§ STATED EXERCISE: Keep only the lines from the top of the listing through the one with "ways to add", and reproduce them unaltered.

☆ ☆ ☆ ☆

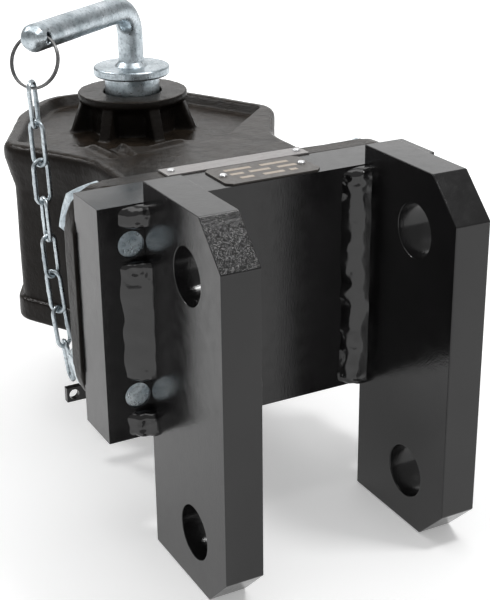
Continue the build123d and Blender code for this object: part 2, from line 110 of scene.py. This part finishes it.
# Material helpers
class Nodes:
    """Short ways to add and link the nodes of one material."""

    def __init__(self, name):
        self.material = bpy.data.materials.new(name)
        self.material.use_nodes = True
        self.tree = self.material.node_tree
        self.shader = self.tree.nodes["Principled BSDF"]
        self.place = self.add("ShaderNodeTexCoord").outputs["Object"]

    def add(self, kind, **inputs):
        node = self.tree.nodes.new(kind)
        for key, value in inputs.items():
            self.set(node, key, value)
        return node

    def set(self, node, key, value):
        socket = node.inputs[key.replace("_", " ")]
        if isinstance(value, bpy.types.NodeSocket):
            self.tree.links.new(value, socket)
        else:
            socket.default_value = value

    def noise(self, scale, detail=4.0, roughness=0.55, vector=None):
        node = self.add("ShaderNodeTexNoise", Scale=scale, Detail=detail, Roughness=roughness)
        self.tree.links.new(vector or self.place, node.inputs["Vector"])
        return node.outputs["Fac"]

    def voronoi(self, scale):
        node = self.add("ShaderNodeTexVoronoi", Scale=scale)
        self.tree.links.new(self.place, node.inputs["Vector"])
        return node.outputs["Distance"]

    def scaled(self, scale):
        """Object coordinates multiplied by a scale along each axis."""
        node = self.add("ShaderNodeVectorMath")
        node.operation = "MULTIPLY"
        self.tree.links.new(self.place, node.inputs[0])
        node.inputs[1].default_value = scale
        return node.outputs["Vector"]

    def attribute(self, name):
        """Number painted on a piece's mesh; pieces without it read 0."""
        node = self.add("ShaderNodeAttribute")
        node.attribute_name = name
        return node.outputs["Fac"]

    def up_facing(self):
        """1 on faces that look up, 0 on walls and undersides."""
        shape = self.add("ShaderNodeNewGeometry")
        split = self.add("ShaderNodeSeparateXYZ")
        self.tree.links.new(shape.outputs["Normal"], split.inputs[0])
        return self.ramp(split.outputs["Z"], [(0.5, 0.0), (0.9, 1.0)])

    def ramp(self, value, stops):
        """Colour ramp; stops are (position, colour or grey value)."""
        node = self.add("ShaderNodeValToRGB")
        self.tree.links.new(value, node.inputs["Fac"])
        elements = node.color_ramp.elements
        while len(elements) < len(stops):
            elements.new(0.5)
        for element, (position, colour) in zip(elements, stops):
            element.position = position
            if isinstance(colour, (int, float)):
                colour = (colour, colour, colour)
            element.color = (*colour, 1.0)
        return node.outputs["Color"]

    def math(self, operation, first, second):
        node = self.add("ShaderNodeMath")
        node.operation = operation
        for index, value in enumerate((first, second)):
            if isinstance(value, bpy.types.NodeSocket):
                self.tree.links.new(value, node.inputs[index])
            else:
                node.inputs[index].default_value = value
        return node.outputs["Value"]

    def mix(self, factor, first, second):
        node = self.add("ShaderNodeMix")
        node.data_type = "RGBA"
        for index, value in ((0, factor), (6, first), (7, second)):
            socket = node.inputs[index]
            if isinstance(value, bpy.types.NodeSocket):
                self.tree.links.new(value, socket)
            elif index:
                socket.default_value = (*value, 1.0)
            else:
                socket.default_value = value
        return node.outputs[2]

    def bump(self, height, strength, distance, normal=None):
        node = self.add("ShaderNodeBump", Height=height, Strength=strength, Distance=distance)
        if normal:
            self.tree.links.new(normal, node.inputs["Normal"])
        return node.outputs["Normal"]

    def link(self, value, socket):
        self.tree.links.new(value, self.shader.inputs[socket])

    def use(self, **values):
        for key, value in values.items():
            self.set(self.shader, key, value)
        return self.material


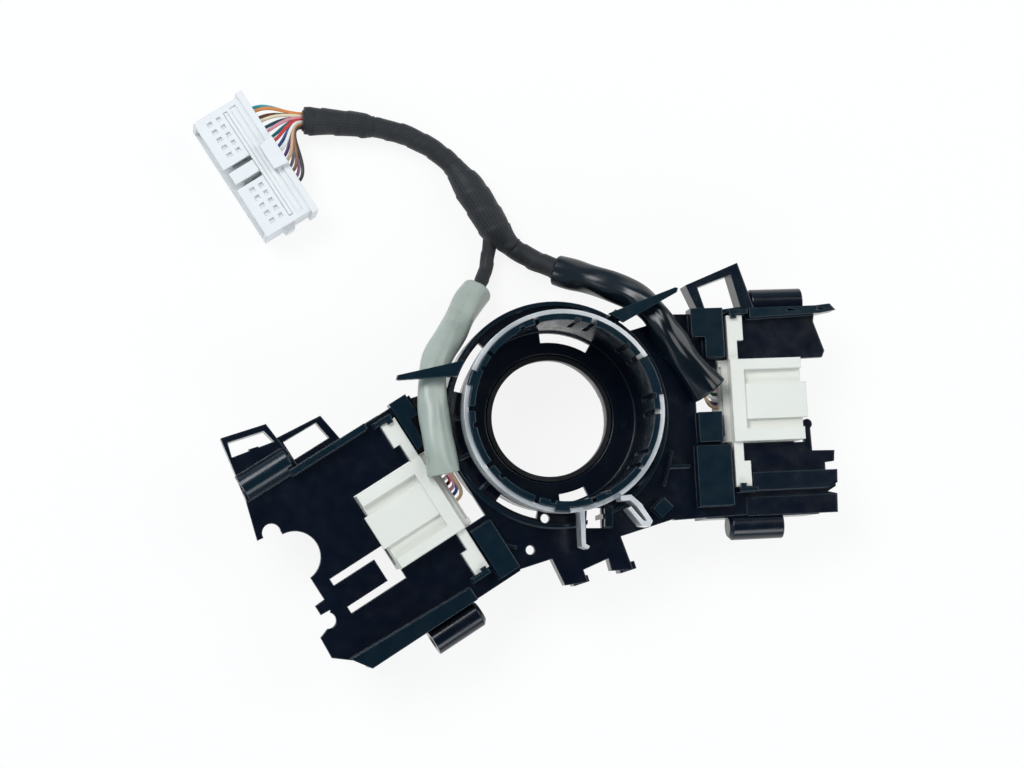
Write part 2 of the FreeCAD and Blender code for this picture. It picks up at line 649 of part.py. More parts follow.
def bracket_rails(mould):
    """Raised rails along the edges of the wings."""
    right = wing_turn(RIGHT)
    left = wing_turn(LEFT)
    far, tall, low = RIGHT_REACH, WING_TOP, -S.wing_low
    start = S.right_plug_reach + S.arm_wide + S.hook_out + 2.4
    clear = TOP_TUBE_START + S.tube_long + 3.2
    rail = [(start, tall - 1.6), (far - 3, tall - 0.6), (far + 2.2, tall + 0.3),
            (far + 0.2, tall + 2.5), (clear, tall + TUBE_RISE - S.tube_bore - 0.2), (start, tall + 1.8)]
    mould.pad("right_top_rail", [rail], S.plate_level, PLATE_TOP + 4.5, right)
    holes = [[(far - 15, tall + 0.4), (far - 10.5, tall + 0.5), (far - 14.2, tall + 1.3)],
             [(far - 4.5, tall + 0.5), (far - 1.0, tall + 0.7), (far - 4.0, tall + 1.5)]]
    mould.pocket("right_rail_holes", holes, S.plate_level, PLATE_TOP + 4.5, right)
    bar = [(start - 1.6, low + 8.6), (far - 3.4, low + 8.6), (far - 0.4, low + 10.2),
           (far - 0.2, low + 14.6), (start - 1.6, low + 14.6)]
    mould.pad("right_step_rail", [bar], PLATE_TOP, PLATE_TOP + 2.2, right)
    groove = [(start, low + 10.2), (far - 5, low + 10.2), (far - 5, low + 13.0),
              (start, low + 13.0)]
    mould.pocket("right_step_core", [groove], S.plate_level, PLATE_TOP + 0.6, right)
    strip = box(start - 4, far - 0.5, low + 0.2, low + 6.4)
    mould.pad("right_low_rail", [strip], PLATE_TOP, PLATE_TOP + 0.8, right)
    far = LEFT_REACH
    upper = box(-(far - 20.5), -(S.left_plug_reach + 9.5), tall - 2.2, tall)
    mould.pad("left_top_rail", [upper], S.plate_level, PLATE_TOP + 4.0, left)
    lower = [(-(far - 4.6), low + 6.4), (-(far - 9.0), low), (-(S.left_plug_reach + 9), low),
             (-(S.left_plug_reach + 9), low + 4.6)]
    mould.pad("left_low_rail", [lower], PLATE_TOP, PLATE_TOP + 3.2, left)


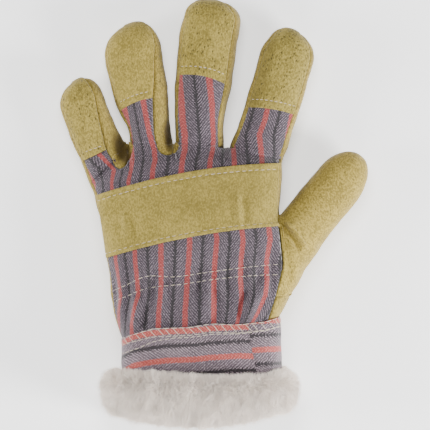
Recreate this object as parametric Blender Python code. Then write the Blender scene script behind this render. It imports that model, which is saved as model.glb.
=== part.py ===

☆ ☆ ☆ ☆

§ THE RESULT:
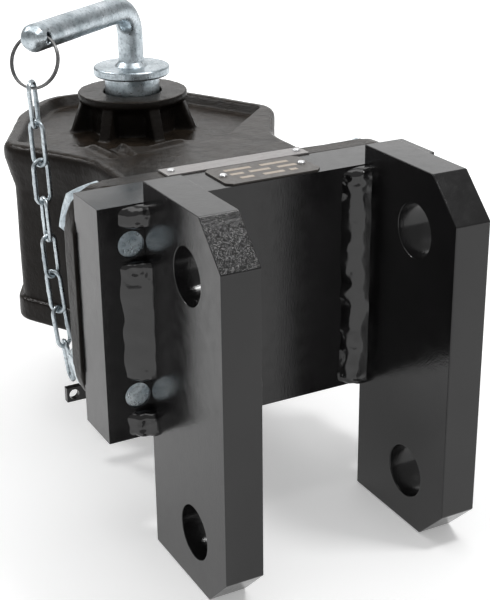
Continue the build123d and Blender code for this object: part 2, from line 110 of scene.py. This part finishes it.
# Material helpers
class Nodes:
    """Short ways to add and link the nodes of one material."""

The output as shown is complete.